Scenario · Compound Incidents
Bad migration and lock pileup
A sandboxed PostgreSQL incident — investigate with your own tools, submit a fix, and get deterministic Detect / Fix / Trap scoring.
L4 · 15–20 min · runs locally in Docker
Launch
Start this scenario
Boot it in a real PostgreSQL sandbox and investigate with psql, EXPLAIN and pg_stat_statements.
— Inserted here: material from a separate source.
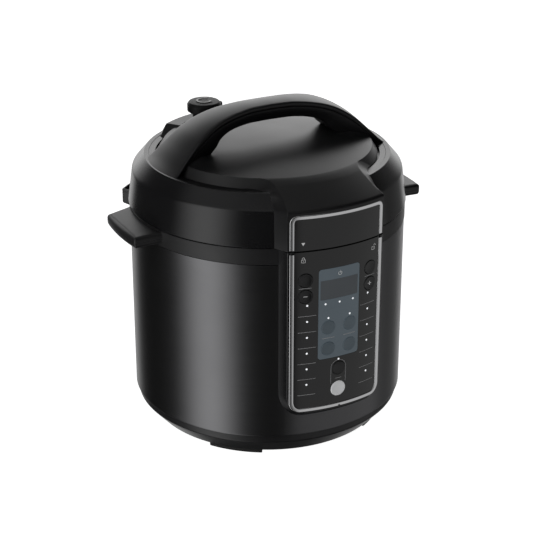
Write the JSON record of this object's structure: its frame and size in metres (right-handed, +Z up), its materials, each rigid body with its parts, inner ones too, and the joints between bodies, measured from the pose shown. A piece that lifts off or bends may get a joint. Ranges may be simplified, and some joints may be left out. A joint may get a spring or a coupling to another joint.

ride postgres start stage-11/03-bad-migration-and-lock-pileupPart of these paths
Show the postmortem & investigation hints spoilers
Bad migration and lock pileup Type: incident simulation · Topic: Compound Incidents · Level: L4 · Duration: 15–20 min Launch: ride postgres start stage-11/03-bad-migration-and-lock-pileup POSTMORTEM (root cause · how it was found · the fix · lesson) Root cause (a chain): a release was mid-flight on `app_db.orders`. A migration session held a write-blocking lock (a SHARE lock, like a non-concurrent index build — writes blocked, reads still allowed) and production writers piled up behind it (a lock pileup), AND the release had only half-applied `release_id` — the column was committed but every row was NULL with no default. Killing random app sessions or rolling back the column are both wrong moves. How it was found: pg_stat_activity showed `migration_runner` holding the lock with `app_writer` blocked (wait_event_type = 'Lock'); information_schema.columns showed release_id nullable with no default and all-NULL data. The fix (both, in order): -- end the blocker so writes resume (not the app writers) SELECT pg_terminate_backend(pid) FROM pg_stat_activity WHERE application_name LIKE 'migration_runner%'; -- then finish the rollout safely UPDATE orders SET release_id = 'unknown' WHERE release_id IS NULL; ALTER TABLE orders ALTER COLUMN release_id SET DEFAULT 'unknown'; Lesson: a migration-caused lock pileup is a who-holds-the-lock problem plus an unfinished-release problem. End the migration blocker (not the app writers), then complete the rollout (backfill + default). Don't drop the column as a "rollback" and don't reach for an index. INVESTIGATION HINTS (the staged path to diagnose and fix) 1. Writes to app_db.orders are piling up behind a migration. Two problems: a migration_runner session holds a write-blocking lock (like a non-concurrent index build — writers blocked, reads OK), and the release left orders.release_id half-applied. Check pg_stat_activity / pg_locks and information_schema.columns. 2. Clear the right blocker — terminate the migration session (application_name LIKE 'migration_runner%'), not the app writers — so writes resume. Then finish the rollout: release_id is committed but NULL with no default. 3. After unblocking: UPDATE orders SET release_id = 'unknown' WHERE release_id IS NULL; ALTER TABLE orders ALTER COLUMN release_id SET DEFAULT 'unknown'; Don't kill the app writers, don't DROP the column as a rollback, and don't add an index.